▶ _CAD and scene scripts_:
================

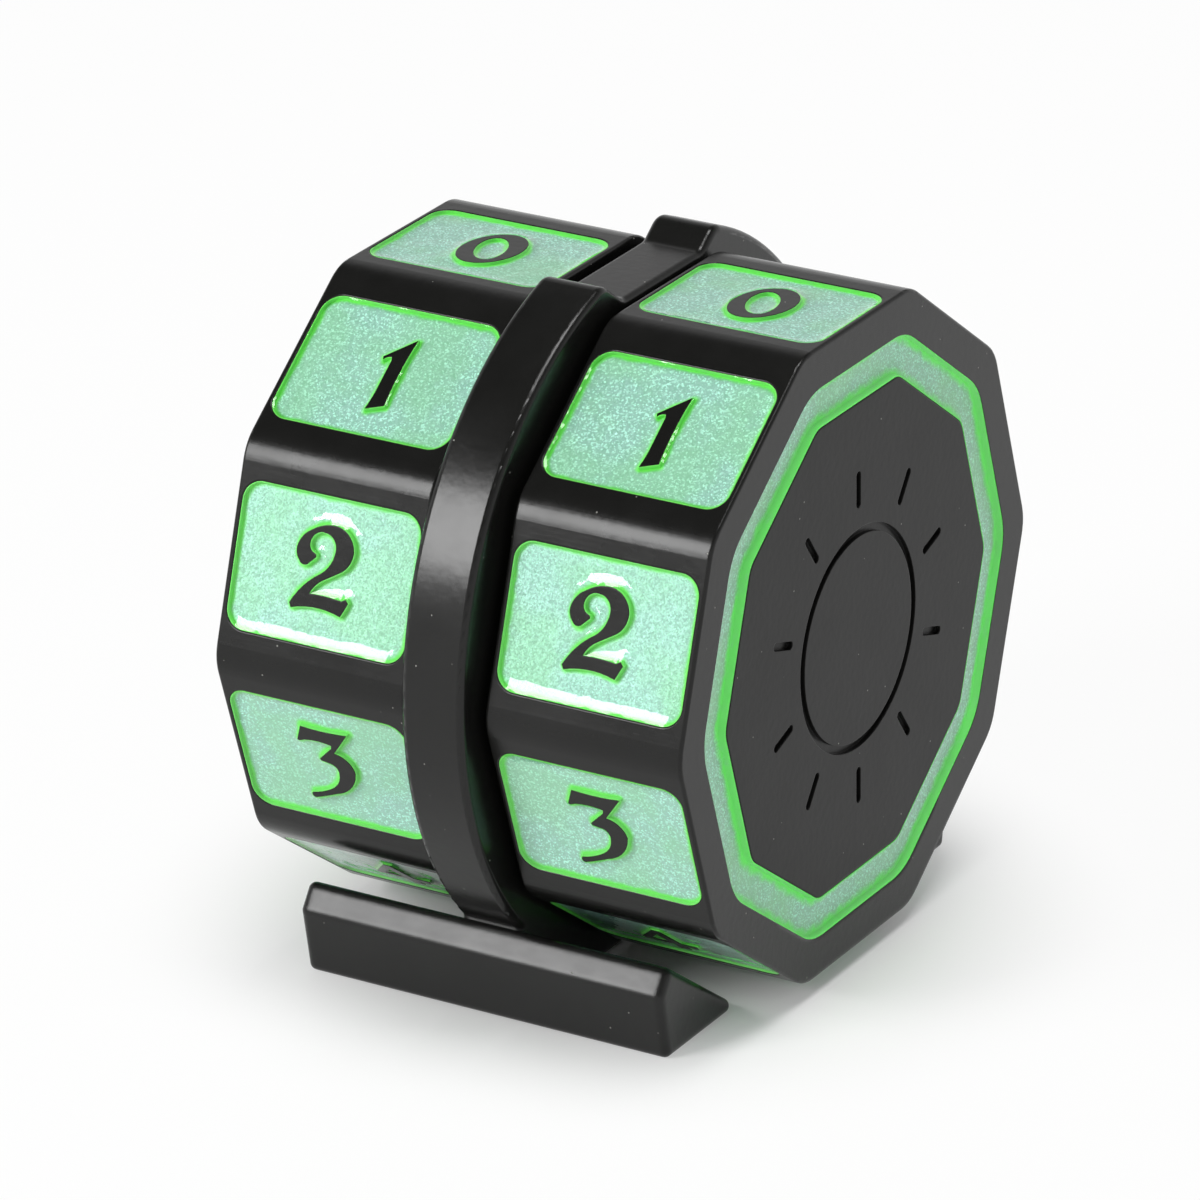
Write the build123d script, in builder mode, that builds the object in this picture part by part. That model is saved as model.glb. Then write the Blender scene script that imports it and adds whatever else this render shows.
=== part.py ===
"""Two-dial life counter: ten-sided number dials click round on an axle, either side of a hoop on feet.

Millimetres. X runs along the axle, with the ones dial at +X; the reader looks along +Y; +Z is up.
The origin is on the table, straight under the middle of the hoop.
"""

import os
from math import cos, pi, radians, sin, tan

from build123d import *

os.makedirs("parts", exist_ok=True)

# Dials: cast shells, one number to a flat
NUMBERS = 10
ACROSS_FLATS = 38.0
DIAL_WIDTH = 12.4
VERTEX_ROUND = 3.0
DIAL_END_ROUND = 0.2
HOOP_GAP = 0.6
DIAL_LIFT = 1.1

# Number panels: recesses in the flats, with raised numerals and a pool of enamel round each
PANEL_BAND = 3.9
PANEL_END_WALL = 0.38
PANEL_CORNER = 1.2
PANEL_DEPTH = 1.0
PANEL_LIP = 0.1
ENAMEL_DROP = 0.22
NUMERAL_HEIGHT = 4.7

# End face: a rim, a sunk ring of enamel, and a cover set inside the ring
END_RIM = 2.4
RING_WIDTH = 2.37
RING_DEPTH = 1.2
RING_DROP = 0.12
CAP_CORNER = 1.6
CAP_THICKNESS = 2.0
CAP_EDGE = 0.12
CAP_LEDGE = 1.4
CAP_FIT = 0.05
SPIGOT_WALL = 1.3
SPIGOT_DEPTH = 1.2
INDEX_RADIUS = 6.4
INDEX_LINE = 0.5
INDEX_DEPTH = 0.3
TICK_START = 7.9
TICK_LENGTH = 2.2

# Dial hub and what runs on the axle
DIAL_FLOOR = 2.4
DIAL_HUB_RADIUS = 4.2
DIAL_HUB_LENGTH = 6.2
AXLE_RADIUS = 1.5
RUNNING_FIT = 0.03
BUSHING_WALL = 0.8
BUSHING_PROUD = 0.2
FLANGE_RADIUS = 3.6
FLANGE_THICKNESS = 0.6
FLANGE_FIT = 0.05
THRUST_THICKNESS = 0.3
THRUST_RADIUS = 3.4
SPRING_HEIGHT = 0.3
SPRING_THICKNESS = 0.15
SPRING_RADIUS = 2.9
WASHER_THICKNESS = 0.5
WASHER_RADIUS = 3.4
WASHER_FIT = 0.1

# Retaining screws: pan heads with a cross recess, in tapped holes in the axle's ends
SCREW_RADIUS = 1.0
SCREW_LENGTH = 4.5
SCREW_HEAD_RADIUS = 1.9
SCREW_HEAD_HEIGHT = 1.2
SCREW_HEAD_ROUND = 0.5
TAP_DEPTH = 5.0
CROSS_SPAN = 2.0
CROSS_WIDTH = 0.5
CROSS_DEPTH = 0.6

# Click: grooves in the dial's inner face, and a spring strip with a bump, riveted to the web
CLICK_RADIUS = 10.5
GROOVE_RADIUS = 1.3
GROOVE_DEPTH = 0.45
GROOVE_LENGTH = 4.2
STRIP_THICKNESS = 0.25
STRIP_WIDTH = 3.0
STRIP_FLAT_START = 5.2
STRIP_FLAT_END = 9.4
STRIP_TIP = 2.3
BUMP_HALF_WIDTH = 1.05
BUMP_HEIGHT = 0.875
BUMP_CLEARANCE = 0.1
TIP_DROP = 0.25
RIVET_RADIUS = 0.55
RIVET_HEAD_RADIUS = 1.0
RIVET_HEAD_HEIGHT = 0.45
RIVET_HEAD_ROUND = 0.3
RIVET_PITCH = 2.2

# Stand: hoop, web, hub and two foot bars in one casting
HOOP_WIDTH = 4.0
HOOP_PROUD = 2.2
HOOP_DEPTH = 4.4
HOOP_EDGE = 0.4
WEB_THICKNESS = 2.0
WEB_ROOT = 0.4
STAND_HUB_RADIUS = 4.0
WINDOW_FRONT = 3.2
WINDOW_REAR = 5.4
WINDOW_SINK = 0.05
WINDOW_SLOPE = 36.0
WINDOW_ROOT = 1.0
WINDOW_LIP = 1.2
FOOT_LENGTH = 23.7
FOOT_HEIGHT = 5.6
FOOT_SHOULDER = 4.1
FOOT_REACH = 16.85
FOOT_TOE_REACH = 16.1
FOOT_GAP = 2.0
FOOT_EDGE = 0.45

# One overrun serves every cut that runs past a face
OVERRUN = 1.0

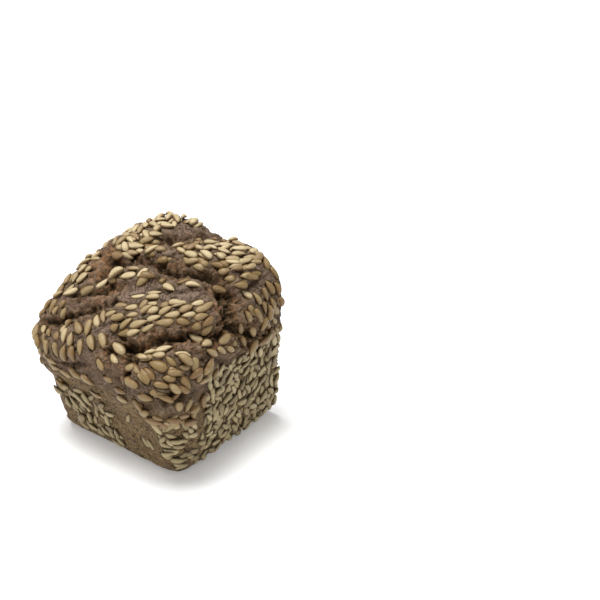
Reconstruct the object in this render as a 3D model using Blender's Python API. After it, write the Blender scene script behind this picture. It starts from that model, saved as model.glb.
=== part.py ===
# Half of a rye loaf baked in a tin and rolled in sunflower kernels, cut straight across its middle.
# +Z is up, the right wall faces +X, the heel faces -Y and the cut face +Y.
# The origin is the middle of the underside. Lengths are in metres.

import math

import bmesh
import bpy
import numpy as np
from mathutils import Matrix, Vector

MM = 0.001

# The loaf's own sizes
HALF_WIDTH = 49 * MM  # half the width of the underside
LENGTH = 83.5 * MM  # from the cut face to the heel, along the underside
RIM = 63.5 * MM  # height of the tin's rim
CROWN = 110 * MM  # height of the crown at the cut face
WALL_LEAN = 0.067  # how far a side wall leans out for each metre of height
HEEL_LEAN = 0.178  # the same for the heel
DOME_POWER = 3.4  # how square the dome is in section: 2 is an ellipse
WALL_POWER = 10.0  # how square the foot of the section is
CORNER_RADIUS = 15 * MM  # upright corner between a wall and the heel
SHOULDER_RADIUS = 35 * MM  # the same over the dome
FOOT_RADIUS = 9 * MM  # edge between the underside and the heel
CROWN_FALL = 0.45  # share of the dome's height lost by the heel
UNDERSIDE_TRIM = 0.8 * MM  # cut off the underside to leave it flat

# The dough rose over the tin and bulged out above this height
LEDGE = {"heel": 41 * MM, "right": 56 * MM}
BULGE = {"heel": 2.6 * MM, "right": 1 * MM}
LEDGE_RISE = 8 * MM  # height over which the bulge comes out

# The crust's relief
PLATE_RISE = 2.8 * MM  # plates of crust that stand up, with the kernels on them
PLATE_REACH = 1.5  # where a plate ends, in radii
PLATE_EDGE = 0.7  # how wide its edge is, in radii
SPLIT_SOFTNESS = 0.72  # share of a split's width that its edge takes
RIPPLE = 0.9 * MM  # unevenness of the baked dough
RIPPLE_CELL = 17 * MM
WARP = 2.4 * MM  # how far the outlines of plates and splits wander
WARP_CELL = 8 * MM

# Mesh and kernels
PITCH = {"dome": 4.2 * MM, "wall": 9 * MM, "foot": 4 * MM, "underside": 16 * MM}  # between mesh columns
FOOT_START = 0.78  # share of the half width where the foot's round begins
FOOT_HEIGHT = 14 * MM
ROWS = 27
HEEL_ROWS = 5  # rows of the flat middle of the heel
KERNEL_COUNT = 144
KERNEL_LENGTHS = (10.5 * MM, 7.6 * MM)  # largest first
KERNEL_SPACING = 8.2 * MM
KERNEL_WIDTH = 0.52  # as a share of its length
KERNEL_THICKNESS = 0.34
KERNEL_SIDES = 5
KERNEL_STATIONS = ((0.14, 0.74), (0.46, 1.0), (0.8, 0.56))  # place along the kernel, share of its width
KERNEL_TRIES = 9000
SEED = 11

# Plates that carry kernels: radius, share of kernels, and a chain of points.
# A point is how far right of the middle, back from the cut face and up it is, in millimetres.
PLATES = {
    "left crown": (11, 1.0, ((-33, 33, 104), (-27, 20, 107), (-19, 5, 110), (-8, 3, 110))),
    "left crown tip": (5, 0.8, ((-22, 41, 104), (-18, 37, 105))),
    "left shoulder": (9, 0.9, ((-44, 18, 101), (-45, 38, 97))),
    "left side": (9, 0.8, ((-57, 4, 76), (-58, 30, 72), (-56, 48, 74))),
    "crown middle": (5, 0.5, ((-6, 34, 107), (2, 27, 108))),
    "right crown": (9, 1.0, ((6, 22, 108), (21, 18, 108), (32, 9, 107), (41, 2, 104))),
    "right crown edge": (6, 0.8, ((38, 30, 103), (41, 15, 103))),
    "left brow": (9, 0.9, ((-41, 50, 96), (-36, 66, 93), (-41, 75, 86))),
    "brow strip": (5, 0.8, ((-14, 60, 99), (-1, 51, 102))),
    "left end": (7, 0.8, ((-52, 81, 72), (-38, 82, 82))),
    "left heel": (7, 0.9, ((-49, 88, 68), (-37, 95, 68))),
    "heel top": (8, 0.8, ((-15, 89, 79), (-5, 83, 84))),
    "front pad": (10, 1.0, ((1, 75, 90), (18, 69, 94), (34, 61, 96), (46, 53, 92))),
    "front pad edge": (7, 1.0, ((23, 80, 86), (29, 70, 92), (46, 60, 91))),
    "pair": (4, 0.8, ((18, 53, 101), (31, 45, 102))),
    "right brow": (8, 0.8, ((49, 0, 94), (52, 9, 88), (53, 28, 85))),
    "right brow edge": (7, 0.8, ((54, 19, 79), (54, 29, 76))),
    "front row": (6, 0.8, ((50, 68, 83), (54, 43, 73))),
    "front corner": (9, 1.0, ((32, 94, 72), (42, 90, 72), (50, 80, 72))),
    "corner knot": (6, 0.9, ((53, 75, 72), (54, 66, 68))),
    "heel rim": (7, 0.7, ((-34, 97, 66), (-19, 96, 72), (-3, 93, 75), (20, 93, 75))),
    "under the rim": (5, 0.6, ((-29, 96, 57), (-13, 96, 56), (16, 97, 67))),
    "low corner": (8, 1.0, ((43, 93, 48), (52, 83, 49))),
    "corner foot": (9, 0.8, ((39, 89, 29), (48, 83, 29), (46, 80, 12))),
    "heel foot": (9, 0.8, ((-36, 88, 34), (-19, 89, 29), (-4, 88, 22))),
    "heel edge": (7, 0.7, ((-29, 87, 14), (-10, 86, 12), (8, 86, 10))),
}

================

Track down all lines above with the string "object" and copy them.

Write the build123d script, in builder mode, that builds the object in this picture part by part. That model is saved as model.glb. Then write the Blender scene script that imports it and adds whatever else this render shows.
Reconstruct the object in this render as a 3D model using Blender's Python API. After it, write the Blender scene script behind this picture. It starts from that model, saved as model.glb.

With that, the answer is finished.